My support for Israel’s right to finish the fight against Hamas comes after eighty years of rejected peace offers and failed two-state solutions. Hamas has never hidden its mission — the eradication of Israel. That’s not a political disagreement.

That’s not a land dispute. That is an annihilationist ideology. And while I do not believe this is America’s war to fight, I do believe — with every fiber of my being — that it is Israel’s right, and moral duty, to defend her people.

Criticism of military tactics is fair. That’s not antisemitism. But denying Israel’s right to exist, or excusing — even celebrating — the barbarity of Hamas? That’s something far darker.

We saw it on October 7th — the face of evil itself. Women and children slaughtered. Babies burned alive. Innocent people raped and dragged through the streets. And now, to see our own fellow citizens march in defense of that evil… that is nothing short of a moral collapse.

If the chants in our streets were, “Hamas, return the hostages — Israel, stop the bombing,” we could have a conversation.

But that’s not what we hear.

What we hear is open sympathy for genocidal hatred. And that is a chasm — not just from decency, but from humanity itself. And here lies the danger: that same hatred is taking root here — in Dearborn, in London, in Paris — not as horror, but as heroism. If we are not vigilant, the enemy Israel faces today will be the enemy the free world faces tomorrow.

This isn’t about politics. It’s about truth. It’s about the courage to call evil by its name and to say “Never again” — and mean it.

And you don’t have to open a Bible to understand this. But if you do — if you are a believer — then this issue cuts even deeper. Because the question becomes: what did God promise, and does He keep His word?

He told Abraham, “I will bless those who bless you, and curse those who curse you.” He promised to make Abraham the father of many nations and to give him “the whole land of Canaan.” And though Abraham had other sons, God reaffirmed that promise through Isaac. And then again through Isaac’s son, Jacob — Israel — saying: “The land I gave to Abraham and Isaac I give to you and to your descendants after you.”

That’s an everlasting promise.

And from those descendants came a child — born in Bethlehem — who claimed to be the Savior of the world. Jesus never rejected His title as “son of David,” the great King of Israel.

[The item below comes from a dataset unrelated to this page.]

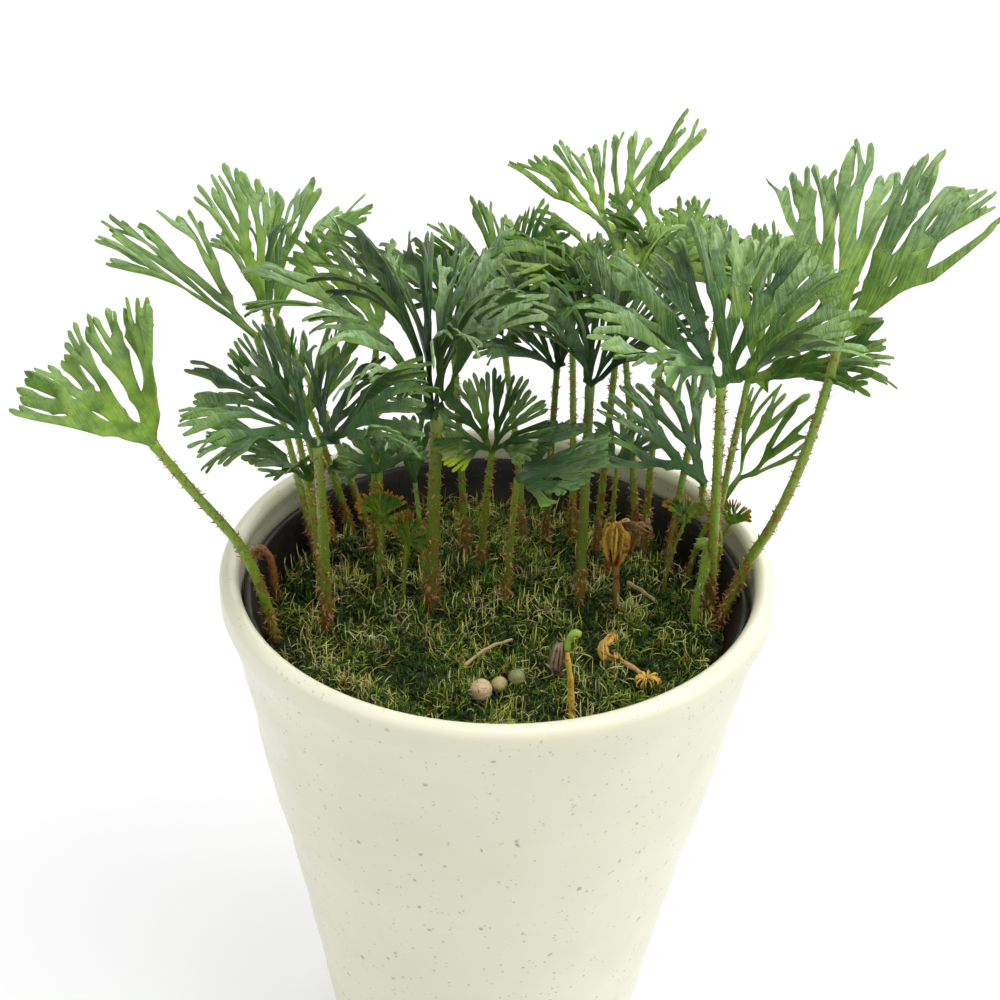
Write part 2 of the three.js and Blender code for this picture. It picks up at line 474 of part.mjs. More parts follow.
  // stem rings, from the throat back down into the moss
  const curve = stemCurve(f, ROOT_DEPTH + (grow ? 0.6 : 0));
  const length = curve.getLength();
  const count = Math.max(2, Math.min(5, Math.round(length / 14) + (f.mid.length ? 1 : 0)));
  let ringAbove = [Rm, R0, L0, Lm, L0 + 1, R0 + 1];
  let T = new THREE.Vector3().crossVectors(surf.side, startN);
  let N = startN.clone();
  const stations = [];
  const near = Math.min(0.35, (1.5 + f.stem) / length);
  stations.push(1 - near);
  for (let i = count - 1; i >= 0; i--) stations.push(((1 - near) * i) / count);
  for (const u of stations) {
    const P = curve.getPointAt(u);
    const T2 = curve.getTangentAt(u).normalize();
    const axis = new THREE.Vector3().crossVectors(T, T2);
    const s = axis.length();
    if (s > 1e-6) N.applyAxisAngle(axis.divideScalar(s), Math.atan2(s, T.dot(T2)));
    T = T2;
    N.addScaledVector(T, -T.dot(N)).normalize();
    const S = new THREE.Vector3().crossVectors(N, T);
    const r = f.stem * (1.12 - 0.22 * u) + grow;
    const ring = [];
    for (let i = 0; i < 6; i++) {
      const a = (i * Math.PI) / 3;
      ring.push(
        add(
          P.clone()
            .addScaledVector(S, r * Math.cos(a))
            .addScaledVector(N, r * Math.sin(a)),
        ),
      );
    }
    for (let i = 0; i < 6; i++) {
      const j = (i + 1) % 6;
      tri(ring[i], ring[j], ringAbove[j]);
      tri(ring[i], ringAbove[j], ringAbove[i]);
    }
    ringAbove = ring;
  }
  for (let i = 1; i < 5; i++) tri(ringAbove[0], ringAbove[i + 1], ringAbove[i]);
  return solidFrom(v, t);
}

// The stem alone, to keep other fronds' blades off it.
function stemBody(f, grow) {
  const curve = stemCurve(f, ROOT_DEPTH + 0.6);
  const n = f.mid.length ? 7 : 4;
  const throat = new THREE.IcosahedronGeometry(Math.min(3.2, 0.12 * f.reach + 0.6) + grow, 1);
  const at = V(f.apex).addScaledVector(V(f.axis), 0.1 * f.reach);
  throat.translate(at.x, at.y, at.z);
  return solidOf(throat).add(tube(
    Array.from({ length: n + 1 }, (_, i) => curve.getPointAt(i / n).toArray()),
    Array.from({ length: n + 1 }, (_, i) => f.stem * (1.16 - (0.16 * i) / n)),
    6,
    grow,
  ));
}

// A tapered tube along points, closed at both ends.
function tube(points, radii, sides, grow = 0) {
  const curve = new THREE.CatmullRomCurve3(points.map(V), false, "centripetal");
  const v = [];
  const t = [];
  const steps = radii.length - 1;
  const frames = curve.computeFrenetFrames(steps, false);
  for (let k = 0; k <= steps; k++) {
    const P = curve.getPointAt(k / steps);
    for (let i = 0; i < sides; i++) {
      const a = (i * 2 * Math.PI) / sides;
      const q = P.clone()
        .addScaledVector(frames.normals[k], (radii[k] + grow) * Math.cos(a))
        .addScaledVector(frames.binormals[k], (radii[k] + grow) * Math.sin(a));
      v.push(q.x, q.y, q.z);
    }
  }
  for (let k = 0; k < steps; k++)
    for (let i = 0; i < sides; i++) {
      const j = (i + 1) % sides;
      const a = k * sides;
      const b = a + sides;
      t.push(a + i, a + j, b + j, a + i, b + j, b + i);
    }
  for (let i = 1; i < sides - 1; i++) t.push(0, i + 1, i);
  const e = steps * sides;
  for (let i = 1; i < sides - 1; i++) t.push(e, e + i, e + i + 1);
  let s = solidFrom(v, t);
  if (s.volume() < 0) {
    for (let i = 0; i < t.length; i += 3) [t[i + 1], t[i + 2]] = [t[i + 2], t[i + 1]];
    s = solidFrom(v, t);
  }
  return s;
}

// The largest single body of a solid.
function largest(s) {
  const parts = s.decompose();
  let best = parts[0];
  for (const p of parts) if (p.volume() > best.volume()) best = p;
  return best;
}

// ---- shoots, pellets and straw ------------------------------------------
const small = [
  {
    name: "crozier_green",
    mat: MAT.crozier,
    points: [[35.6, 1, 90.6], [35.5, 1, 96], [34.4, 1, 101.1], [34.1, 1, 106.4], [35.2, 1.1, 110.0], [36.7, 1.2, 109.6], [36.5, 1.2, 108.2]],
    radii: [0.95, 0.95, 0.9, 0.9, 0.95, 1.0, 0.95, 0.75, 0.5],
    hole: true,
  },
  {
    name: "crozier_brown",
    mat: MAT.crozierBrown,
    points: [[-38.6, 6, 90.2], [-39.6, 4.5, 94.3], [-41.2, 3, 99.2], [-43.0, 2.6, 103.2], [-42.7, 2.6, 106.2], [-40.6, 2.8, 106.3], [-40.3, 2.9, 104.6]],
    radii: [0.65, 0.65, 0.65, 0.65, 0.65, 0.7, 0.7, 0.6, 0.45],
    hole: true,
  },
];

const mossAt = (x, y, up) => [x, y, mossTop(x, y) + up];
const straws = [
  { name: "dry_straw_1", points: [mossAt(23.6, 9.6, 1.2), mossAt(26.2, 6.6, 1.5), mossAt(28.9, 3.2, 1.2)] },
  { name: "dry_straw_2", points: [mossAt(-5.1, -17.8, 1.2), mossAt(-1, -13.6, 1.6), mossAt(3.2, -9.4, 1.3)] },
];
const beads = [
  { name: "fertiliser_bead_1", at: [-2.0, -24.8], r: 1.9 },
  { name: "fertiliser_bead_2", at: [1.05, -22.9], r: 1.4 },
  { name: "fertiliser_bead_3", at: [3.95, -21.5], r: 1.45 },
];

// ---- put together: each blade is cut clear of the stems and of the blades nearer the front ----
const done = []; // the enlarged solids that later pieces keep clear of
const boxesMeet = (a, b) => {
  const A = a.boundingBox();
  const B = b.boundingBox();
  for (let k = 0; k < 3; k++) if (A.min[k] > B.max[k] || B.min[k] > A.max[k]) return false;
  return true;
};
function clear(piece) {
  let s = piece.solid;
  let cut = false;
  const take = (d) => {
    if (boxesMeet(s, d) && s.intersect(d).volume() > 1e-4) {
      s = largest(s.subtract(d));
      cut = true;
    }
  };
  for (const p of pieces) if (p !== piece && p.stem) take(p.stem);
  for (const d of done) take(piece.stem && boxesMeet(d, piece.stem) ? d.subtract(piece.stem) : d);
  return cut ? largest(s.simplify(0.04)) : s;
}
const pieces = [];
for (const s of small)
  pieces.push({
    name: s.name,
    mat: s.mat,
    solid: tube(s.points, s.radii, 6),
    grown: tube(s.points, s.radii, 6, 0.35),
    socket: tube(
      [[s.points[0][0], s.points[0][1], s.points[0][2] - 0.4], ...s.points.slice(1)],
      s.radii,
      6,
      0.32,
    ),
  });
for (const s of straws)
  pieces.push({
    name: s.name,
    mat: MAT.straw,
    solid: tube(s.points, [0.35, 0.4, 0.4, 0.3], 5),
    grown: tube(s.points, [0.35, 0.4, 0.4, 0.3], 5, 0.35),
  });
for (const b of beads) {
  const make = (r) => {
    const g = new THREE.IcosahedronGeometry(r, 1);
    g.translate(b.at[0], b.at[1], mossTop(b.at[0], b.at[1]) + b.r * 0.75);
    return solidOf(g);
  };
  pieces.push({
    name: b.name,
    mat: MAT.bead,
    solid: make(b.r),
    grown: make(b.r + 0.4),
    socket: make(b.r + 0.35),
  });
}
const eye = new THREE.Vector3(0, -339, 331);
const order = FRONDS.slice().sort(
  (p, q) => V(p.apex).distanceTo(eye) - V(q.apex).distanceTo(eye),
);
for (const f of order) {
  const young = f.name.startsWith("young");
  const withered = f.name.startsWith("withered");
  pieces.push({
    name: f.name,
    mat: withered ? MAT.withered : young ? MAT.leafYoung : /back|low/.test(f.name) ? MAT.leafBright : MAT.leaf,
    solid: frondBody(f),
    stem: stemBody(f, 0.36),
    grown: frondBody(f, 0.34),
    socket: frondBody(f, 0.32),
  });
}
for (const p of pieces) {
  p.final = clear(p);
  done.push(p.grown);
}
for (const p of pieces) {
  if (p.socket && boxesMeet(moss, p.socket)) moss = moss.subtract(p.socket);
  else if (boxesMeet(moss, p.grown)) moss = moss.subtract(p.grown);
}
addPart("moss_carpet", largest(moss.simplify(0.01)), MAT.moss);
for (const p of pieces) addPart(p.name, p.final, p.mat);

export default GROUP;
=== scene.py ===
# A potted fern with forked, umbrella-like fronds, its moss carpet, black liner pot and cream cover pot.
# All lengths below are millimetres unless a name says otherwise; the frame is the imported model's.
import json
import math
import random

import bpy
import numpy as np
from mathutils import Matrix, Vector

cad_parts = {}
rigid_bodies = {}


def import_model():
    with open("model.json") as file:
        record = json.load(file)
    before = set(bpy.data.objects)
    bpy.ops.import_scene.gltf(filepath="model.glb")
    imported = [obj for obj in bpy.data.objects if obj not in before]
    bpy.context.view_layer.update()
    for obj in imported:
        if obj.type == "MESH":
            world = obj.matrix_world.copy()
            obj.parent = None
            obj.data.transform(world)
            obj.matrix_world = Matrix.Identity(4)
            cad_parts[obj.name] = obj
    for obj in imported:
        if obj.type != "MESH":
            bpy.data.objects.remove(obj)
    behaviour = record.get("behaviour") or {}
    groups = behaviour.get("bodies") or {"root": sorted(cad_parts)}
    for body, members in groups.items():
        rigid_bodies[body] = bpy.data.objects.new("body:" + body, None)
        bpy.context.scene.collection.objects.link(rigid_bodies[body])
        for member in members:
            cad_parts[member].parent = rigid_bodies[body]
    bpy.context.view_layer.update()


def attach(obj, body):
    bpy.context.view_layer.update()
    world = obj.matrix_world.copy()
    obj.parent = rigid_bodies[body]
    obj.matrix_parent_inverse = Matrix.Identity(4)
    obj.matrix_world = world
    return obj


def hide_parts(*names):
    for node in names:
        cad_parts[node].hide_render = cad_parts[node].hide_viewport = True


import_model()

MM = 0.001
RAD = math.pi / 180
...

He said plainly that He came “for the lost sheep of the house of Israel.” And when He returns, Scripture says He will return as “the Lion of the tribe of Judah.” And where do you think He will go? Back to His homeland — Israel.

Tamir Kalifa / Stringer | Getty Images

And what will He find when He gets there? His brothers — or his brothers’ enemies? Will the roads where He once walked be preserved? Or will they lie in rubble, as Gaza does today? If what He finds looks like the aftermath of October 7th, then tell me — what will be my defense as a Christian?

Some Christians argue that God’s promises to Israel have been transferred exclusively to the Church. I don’t believe that. But even if you do, then ask yourself this: if we’ve inherited the promises, do we not also inherit the land? Can we claim the birthright and then, like Esau, treat it as worthless when the world tries to steal it?

So, when terrorists come to slaughter Israelis simply for living in the land promised to Abraham, will we stand by? Or will we step forward — into the line of fire — and say,

“Take me instead”?

Because this is not just about Israel’s right to exist.

It’s about whether we still know the difference between good and evil.

It’s about whether we still have the courage to stand where God stands.

And if we cannot — if we will not — then maybe the question isn’t whether Israel will survive. Maybe the question is whether we will.